>>1011142
>Recently grew frustrated with how it seemed like I had to keep restarting Tae Kim's grammar guide from the beginning, since he throws so much information at you all up front and you better remember it quickly and for the long haul by the time you get to Section 4, so I decided to take a break and try a different approach by going through Roy Andrew Miller's A Japanese Reader (1962) just to change the pace of things for me.

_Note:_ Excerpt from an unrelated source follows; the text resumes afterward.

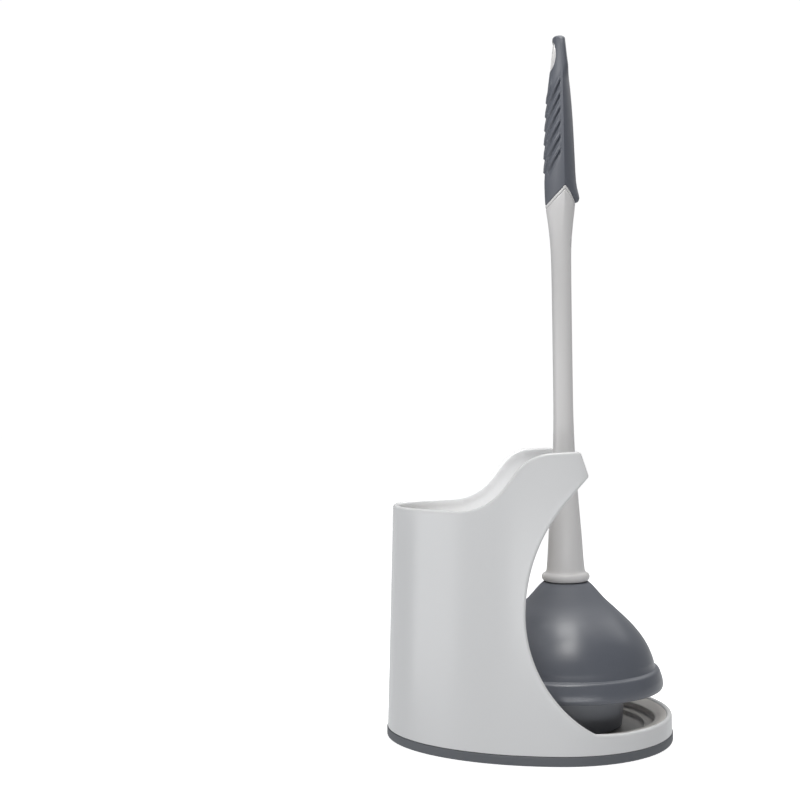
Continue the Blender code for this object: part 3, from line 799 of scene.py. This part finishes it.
def lobe_reach(z, places):
    """Extra reach of the finger stop at the back of the sleeve's lower end."""
    across, front, _ = places
    table = [(392, 0.2), (396.2, 1.0), (397.2, 2.2), (398.6, 2.9), (400.2, 3.1), (402.5, 2.6), (405, 1.9),
             (408, 1.1), (413, 0.3), (420, 0.0)]
    zs, reach = zip(*table)
    return np.interp(z, zs, reach) * np.where(front, 0.0, 1.0) * (1 - smoothstep((across - 0.25) / 0.75))


def sleeve_skin():
    """The soft grip: inner face, lower lip at the trim, ribbed outer face and crown."""
    places = around(54, 28)
    low = seam_rows(places, 2.85)
    rows = []
    count = len(low)
    cavity = 2.0
    top_in = 518.4
    for share in np.linspace(1, 0, 26):
        z = low + (top_in - low) * share
        rows.append((*handle_surface(z, places, cavity), z))
    for inset, lift in ((0.55, 0.0), (0.25, 0.08), (0.06, 0.3)):
        z = low + lift
        rows.append((*handle_surface(z, places, inset, lobe_reach(z, places) * 0.6), z))
    for share in np.linspace(0, 1, 301):
        z = low + 0.6 + (519.5 - low - 0.6) * share
        relief = rib_relief(z, places)
        rows.append((*handle_surface(z, places, -relief, lobe_reach(z, places)), z))
    for z in (520.1, 520.4, 520.6, 520.7):
        row = np.full(count, z)
        rows.append((*handle_surface(row, places), row))
    return skin_from_rows("grip_sleeve_skin", rows, (1.2, 0, top_in), (1.0, 0, 520.75), sharp=55)


HOLE_Z = 506
LINER_HALF = 11.5


def oval(half_width, half_height, count=96):
    """The hanging hole's outline, as (y, z) arrays."""
    turn = np.linspace(0, 2 * math.pi, count, endpoint=False)
    return half_width * np.cos(turn), HOLE_Z + half_height * np.sin(turn)


def liner_skin():
    """White oval liner of the hanging hole: its front stands up to the crest line."""
    rows = []
    front_face = [(5.15, LINER_HALF, 0.9), (5.1, 11.45, 0.45), (4.95, 11.3, 0.12), (4.7, 11.05, 0.0),
                  (4.35, 10.75, 0.05), (4.05, 10.45, 0.35), (3.9, 10.3, 0.9)]
    back_face = [(3.9, 10.3, 0.9), (4.1, 10.5, 0.3), (4.5, 10.9, 0.1), (5.0, 11.4, 0.4),
                 (5.15, LINER_HALF, 1.0)]
    section = [(*ring, True) for ring in front_face] + [(*ring, False) for ring in back_face]
    for half_width, half_height, sunk, front in section:
        y, z = oval(half_width, half_height)
        if front:
            rise = z - HOLE_Z + LINER_HALF
            x = -6.2 + rise * 0.131 + sunk + 0.1 * np.sin(rise / (2 * LINER_HALF) * math.pi)
        else:
            x = section_at(z)[..., 1] - 0.35 - sunk
        rows.append((x, y, z))
    return skin_from_rows("hole_liner", rows, close=True)


def cut_oval(piece, half_width, half_height):
    """Cut the hanging hole through a piece, along the plunger's X."""
    rows = []
    for x in (-20.0, 20.0):
        y, z = oval(half_width, half_height)
        rows.append((np.full(len(y), x), y, z))
    cutter = skin_from_rows("hole_cutter", rows, (-20, 0, HOLE_Z), (20, 0, HOLE_Z))
    cut = piece.modifiers.new("hole", "BOOLEAN")
    cut.operation = "DIFFERENCE"
    cut.solver = "EXACT"
    cut.object = cutter
    graph = bpy.context.evaluated_depsgraph_get()
    mesh = bpy.data.meshes.new_from_object(piece.evaluated_get(graph))
    piece.modifiers.clear()
    piece.data = mesh
    bpy.data.objects.remove(cutter)
    mesh.shade_smooth()
    mesh.set_sharp_from_angle(angle=math.radians(50))
    return piece


def collar_skin():
    """Plug in the shaft, bead that shows above the cup, and the stud with its thread below."""
    middle, half = 117.6, 3.4
    bead = [(17.8 - half + half * math.cos(a), middle + half * math.sin(a))
            for a in np.radians(np.linspace(88, -90, 19))]
    stud = []
    thread = [(7.9, 0), (8.3, 0.9), (9.0, 1.8), (9.0, 2.6), (8.3, 3.6), (7.9, 4.4)]
    for k in range(5):
        stud += [(r, 113.6 - 5 * k - drop) for r, drop in thread]
    profile = [(0, 139.8), (9.0, 139.8), (9.9, 139), (11.3, 121.3), (13, 121.0)] + bead
    profile += [(10, 114.2)] + stud + [(7.6, 90.2), (6.8, 89.8), (0, 89.8)]
    return revolve("threaded_collar_skin", profile, placed=AXIS)


def socket_skin():
    """The nut moulded into the rubber neck."""
    profile = rounded([(13, 113.7), (13, 87), (9.35, 87), (9.35, 113.7)], 0.6, closed=True)
    return revolve("threaded_socket_skin", profile, 96, AXIS, closed=True)


def cup_skin():
    """Bell and lip as the one rubber moulding they are: outer face, lip, underside web, inner face."""
    bell = curve_through([(17.6, 113.0), (18.5, 112.4), (21.6, 109.2), (29.0, 100.9), (38.3, 92.2),
                          (47.4, 83.4), (54.7, 74.8), (60, 66.1), (63.2, 58.2), (64.2, 54.2)], 6)
    neck = [(14.5, 113.8), (16.6, 113.8), (17.2, 113.55)]
    lip = rounded([(64.2, 54.2), (64.9, 51.6), (67.6, 50.6), (70.1, 43.6), (70.6, 39.2), (69.7, 36.5),
                   (55, 36.5), (42.0, 36.5)], [0, 1.0, 4.2, 14, 4, 1.1, 0, 0], step_angle=7)[1:]
    inner = [(39.6, 36.5), (39.6, 39.1), (40.2, 39.5), (59.6, 39.5), (62.2, 41), (63.4, 44), (61.6, 54.4)]
    back = curve_through([(61.6, 54.4), (60.4, 57), (57.3, 64.8), (52.4, 73), (45.7, 81.3), (36.3, 89.6),
                          (26.4, 98.5), (21.5, 100.5), (13.4, 101.5)], 3)[1:]
    profile = neck + bell + lip + inner + back + [(13.4, 113.6)]
    return revolve("cup_bell_and_lip", spread(profile, 3.0), 168, AXIS, closed=True, sharp=48)


def flange_skin():
    """The skirt that folds into the drain, with its rounded hem."""
    profile = rounded([(42.7, 36.9), (40.3, 11.4), (40.0, 8.3), (37.1, 8.3), (37.3, 11.4), (39.7, 36.9)],
                      [0, 0, 0.9, 0.9, 0, 0], closed=True)
    return revolve("flange_skin", spread(profile + [profile[0]], 2.5)[:-1], 144, AXIS, closed=True, sharp=48)


shaft = dress(shaft_skin(), white_handle, "handle_plastic", "plunger", "shaft")
collar = dress(collar_skin(), white_handle, "handle_plastic", "plunger", "threaded_collar")
socket = dress(socket_skin(), socket_plastic, "socket_plastic", "plunger", "threaded_socket")
core = dress(cut_oval(grip_core_skin(), 4.6, 11.0), white_handle, "handle_plastic", "plunger", "grip_core")
liner = dress(liner_skin(), white_handle, "handle_plastic", "plunger")
sleeve = dress(cut_oval(sleeve_skin(), 5.2, 11.55), grip_rubber, "grip_rubber", "plunger", "grip_sleeve")


# One skin each, standing for two CAD parts; it is attached to no body here
cup = dress(cup_skin(), cup_rubber, "cup_rubber", None, "cup_bell", "cup_lip")
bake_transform(cup)
flange = dress(flange_skin(), flange_rubber, "cup_rubber", None, "flange_skirt", "flange_hem")
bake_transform(flange)


# ---------------------------------------------------------------- studio

scene = bpy.context.scene
scene.view_settings.view_transform = "Standard"
scene.view_settings.look = "None"


def studio_world(upper, lower, back):
    """Even light from the walls, a bright wall behind, and what a white floor sends back up."""
    world = bpy.data.worlds.new("studio")
    scene.world = world
    world.use_nodes = True
    tree = world.node_tree
    sky = tree.nodes["Background"]
    sky.inputs["Color"].default_value = (0.97, 0.985, 1.0, 1)
    place = tree.nodes.new("ShaderNodeTexCoord")
    split = tree.nodes.new("ShaderNodeSeparateXYZ")
    tree.links.new(place.outputs["Generated"], split.inputs[0])
    parts = []
    for socket, low, high, at_low, at_high in (("Z", -0.12, 0.05, lower, upper), ("Y", 0.2, 0.9, 0.0, back)):
        level = tree.nodes.new("ShaderNodeMapRange")
        tree.links.new(split.outputs[socket], level.inputs["Value"])
        for key, value in (("From Min", low), ("From Max", high), ("To Min", at_low), ("To Max", at_high)):
            level.inputs[key].default_value = value
        parts.append(level.outputs["Result"])
    total = tree.nodes.new("ShaderNodeMath")
    for socket, part in zip(total.inputs, parts):
        tree.links.new(part, socket)
    tree.links.new(total.outputs[0], sky.inputs["Strength"])


studio_world(0.08, 0.64, 0.3)


def glow(name, colour, strength):
    """A material that only gives off light."""
    material = bpy.data.materials.new(name)
    material.use_nodes = True
    tree = material.node_tree
    tree.nodes.clear()
    emission = tree.nodes.new("ShaderNodeEmission")
    emission.inputs["Color"].default_value = (*colour, 1)
    emission.inputs["Strength"].default_value = strength
    output = tree.nodes.new("ShaderNodeOutputMaterial")
    tree.links.new(emission.outputs[0], output.inputs["Surface"])
    return material


def backdrop():
    """A white dome round the studio. Only the camera sees it, so it lights nothing."""
    bm = bmesh.new()
    bmesh.ops.create_uvsphere(bm, u_segments=48, v_segments=24, radius=9)
    mesh = bpy.data.meshes.new("backdrop")
    bm.to_mesh(mesh)
    bm.free()
    made = bpy.data.objects.new("backdrop", mesh)
    scene.collection.objects.link(made)
    mesh.materials.append(glow("backdrop_white", (1, 1, 1), 1.02))
    for ray in ("diffuse", "glossy", "transmission", "volume_scatter", "shadow"):
        setattr(made, "visible_" + ray, False)


def floor():
    """A plain pale disc under the part, lifted to white so that it meets the dome unseen."""
    bm = bmesh.new()
    bmesh.ops.create_circle(bm, cap_ends=True, segments=96, radius=8.9)
    mesh = bpy.data.meshes.new("floor")
    bm.to_mesh(mesh)
    bm.free()
    made = bpy.data.objects.new("floor", mesh)
    made.location.z = -0.0005
    scene.collection.objects.link(made)
    n = Nodes("floor_white")
    n.link(n.ramp(n.noise(3, 3, 0.5), [(0.3, (0.79, 0.79, 0.79)), (0.7, (0.81, 0.81, 0.81))]),
           n.shader.inputs["Base Color"])
    n.shader.inputs["Roughness"].default_value = 0.8
    n.shader.inputs["Emission Color"].default_value = (1, 1, 1, 1)
    n.shader.inputs["Emission Strength"].default_value = 0.9
    mesh.materials.append(n.material)
    made.visible_diffuse = False
    made.visible_glossy = False


def aim_lamp(name, data, at, aim):
    """Place a lamp and turn it towards a point."""
    lamp = bpy.data.objects.new(name, data)
    lamp.location = at
    lamp.rotation_euler = (Vector(aim) - Vector(at)).to_track_quat("-Z", "Y").to_euler()
    scene.collection.objects.link(lamp)


def area_light(name, at, aim, size, power, colour):
    """A rectangular softbox."""
    data = bpy.data.lights.new(name, "AREA")
    data.shape = "RECTANGLE"
    data.size, data.size_y = size
    data.energy = power
    data.color = colour
    aim_lamp(name, data, at, aim)


def soft_spot(name, at, aim, cone, power):
    """A narrow lamp with a soft edge, for one place that the wide lights miss."""
    data = bpy.data.lights.new(name, "SPOT")
    data.spot_size = math.radians(cone)
    data.spot_blend = 1.0
    data.shadow_soft_size = 0.03
    data.energy = power
    aim_lamp(name, data, at, aim)


backdrop()
floor()
COOL = (0.98, 0.99, 1.0)
area_light("overhead", (-0.04, -0.5, 1.2), (0.02, 0, 0.1), (0.42, 0.8), 6.4, (1, 0.99, 0.97))
area_light("top_soft", (-0.05, 0.05, 1.4), (-0.02, 0, 0.1), (0.9, 0.9), 4.5, (0.99, 0.995, 1.0))
area_light("back_top", (0.45, 0.4, 0.95), (0.07, 0, 0.04), (1.0, 1.0), 3.4, (1, 0.995, 0.985))
area_light("key_left", (-1.1, -0.25, 0.08), (-0.03, 0, 0.08), (0.9, 0.5), 3.2, COOL)
area_light("front_low", (0.05, -1.0, 0.03), (0.0, 0, 0.0), (0.9, 0.12), 2.3, COOL)
soft_spot("well_light", (-0.06, -0.5, 0.82), (-0.06, 0.065, 0.18), cone=13, power=30)
soft_spot("grip_light", (-0.9, -0.5, 0.8), (0.02, 0, 0.468), cone=11, power=12)

camera_data = bpy.data.cameras.new("camera")
camera = bpy.data.objects.new("camera", camera_data)
scene.collection.objects.link(camera)
camera.location = (-0.0963, -0.98, 0.2478)
camera.rotation_euler = (math.radians(90), 0, 0)
camera_data.lens = 59.0
camera_data.sensor_width = 36
camera_data.shift_y = 0.0025
camera_data.clip_start = 0.05
camera_data.clip_end = 60
scene.camera = camera

bpy.context.view_layer.update()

Just decided to provide an update on this. So going further in Miller, the guy pretty much sums up the entirety on of the Japanese conjugation rules into three pages in an admittedly confusing manner. The guy made it clear that the book is basically a "cliff notes" of the lesson's from Samuel Martin's
Essential Japanese for each "lesson", but I wasn't expecting it to be something that completely blunt. If I was to compare it to Tae Kim, it's basically everything up through section 4.6 (125 pages) of his grammar guide. That being said, it does point out something that it feels like is left unsaid because it's so "obvious" except to the "stupid" (Like me). It is that if you're actually going to want to learn Japanese, then you need to start
reading Japanese . That you need to start this habit early on in your studies or you're going to stall and fast. Don't focus
too much on the grammar or you're going to be wasting your time memorizing rules that you don't know nor know how to apply. Yes, grind through Anki-decks of vocabulary, but make sure it's covering the 教育漢字 and then get to reading grade-school level material right then and there. Do anything more advanced too soon and you're going to be burning yourself out.
Best way to tell if you're ready for more advanced material is if you're using a Jap-Jap dictionary to look stuff up instead of a Jap-Eng dictionary.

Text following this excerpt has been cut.